**Problem requirements**
Quote the whole listing verbatim.

* * * * * * *

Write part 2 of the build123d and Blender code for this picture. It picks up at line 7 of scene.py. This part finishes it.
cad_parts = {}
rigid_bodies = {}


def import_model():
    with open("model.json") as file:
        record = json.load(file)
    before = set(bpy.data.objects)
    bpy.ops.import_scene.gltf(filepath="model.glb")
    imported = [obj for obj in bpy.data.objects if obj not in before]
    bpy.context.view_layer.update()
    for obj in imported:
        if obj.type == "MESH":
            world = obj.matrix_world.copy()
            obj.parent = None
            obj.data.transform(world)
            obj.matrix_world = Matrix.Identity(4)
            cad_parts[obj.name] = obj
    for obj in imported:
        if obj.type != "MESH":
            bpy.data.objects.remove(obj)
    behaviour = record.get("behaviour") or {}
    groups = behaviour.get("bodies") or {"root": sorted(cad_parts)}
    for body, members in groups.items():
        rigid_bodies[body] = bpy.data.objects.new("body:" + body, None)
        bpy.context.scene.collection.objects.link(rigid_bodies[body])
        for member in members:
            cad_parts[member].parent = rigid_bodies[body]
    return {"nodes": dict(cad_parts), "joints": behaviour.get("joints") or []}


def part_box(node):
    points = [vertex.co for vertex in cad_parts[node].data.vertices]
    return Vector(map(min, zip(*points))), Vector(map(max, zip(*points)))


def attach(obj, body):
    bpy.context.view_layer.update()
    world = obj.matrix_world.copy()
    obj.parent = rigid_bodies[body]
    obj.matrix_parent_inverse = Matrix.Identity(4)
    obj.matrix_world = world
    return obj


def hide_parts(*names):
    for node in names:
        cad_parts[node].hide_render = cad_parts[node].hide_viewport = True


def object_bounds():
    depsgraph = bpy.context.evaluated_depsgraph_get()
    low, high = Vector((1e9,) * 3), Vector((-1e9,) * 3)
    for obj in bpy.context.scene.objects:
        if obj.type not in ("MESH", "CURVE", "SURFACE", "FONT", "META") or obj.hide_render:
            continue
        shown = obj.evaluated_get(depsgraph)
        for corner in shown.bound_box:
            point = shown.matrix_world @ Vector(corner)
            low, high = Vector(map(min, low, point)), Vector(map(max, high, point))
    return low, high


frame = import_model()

* * * * * * *

**Solution for this exercise**
Write part 2 of the build123d and Blender code for this picture. It picks up at line 7 of scene.py. This part finishes it.
cad_parts = {}
rigid_bodies = {}


def import_model():
    with open("model.json") as file:
        record = json.load(file)
    before = set(bpy.data.objects)
    bpy.ops.import_scene.gltf(filepath="model.glb")
    imported = [obj for obj in bpy.data.objects if obj not in before]
    bpy.context.view_layer.update()
    for obj in imported:
        if obj.type == "MESH":
            world = obj.matrix_world.copy()
            obj.parent = None
            obj.data.transform(world)
            obj.matrix_world = Matrix.Identity(4)
            cad_parts[obj.name] = obj
    for obj in imported:
        if obj.type != "MESH":
            bpy.data.objects.remove(obj)
    behaviour = record.get("behaviour") or {}
    groups = behaviour.get("bodies") or {"root": sorted(cad_parts)}
    for body, members in groups.items():
        rigid_bodies[body] = bpy.data.objects.new("body:" + body, None)
        bpy.context.scene.collection.objects.link(rigid_bodies[body])
        for member in members:
            cad_parts[member].parent = rigid_bodies[body]
    return {"nodes": dict(cad_parts), "joints": behaviour.get("joints") or []}


def part_box(node):
    points = [vertex.co for vertex in cad_parts[node].data.vertices]
    return Vector(map(min, zip(*points))), Vector(map(max, zip(*points)))


def attach(obj, body):
    bpy.context.view_layer.update()
    world = obj.matrix_world.copy()
    obj.parent = rigid_bodies[body]
    obj.matrix_parent_inverse = Matrix.Identity(4)
    obj.matrix_world = world
    return obj


def hide_parts(*names):
    for node in names:
        cad_parts[node].hide_render = cad_parts[node].hide_viewport = True


def object_bounds():
    depsgraph = bpy.context.evaluated_depsgraph_get()
    low, high = Vector((1e9,) * 3), Vector((-1e9,) * 3)
    for obj in bpy.context.scene.objects:
        if obj.type not in ("MESH", "CURVE", "SURFACE", "FONT", "META") or obj.hide_render:
            continue
        shown = obj.evaluated_get(depsgraph)
        for corner in shown.bound_box:
            point = shown.matrix_world @ Vector(corner)
            low, high = Vector(map(min, low, point)), Vector(map(max, high, point))
    return low, high


frame = import_model()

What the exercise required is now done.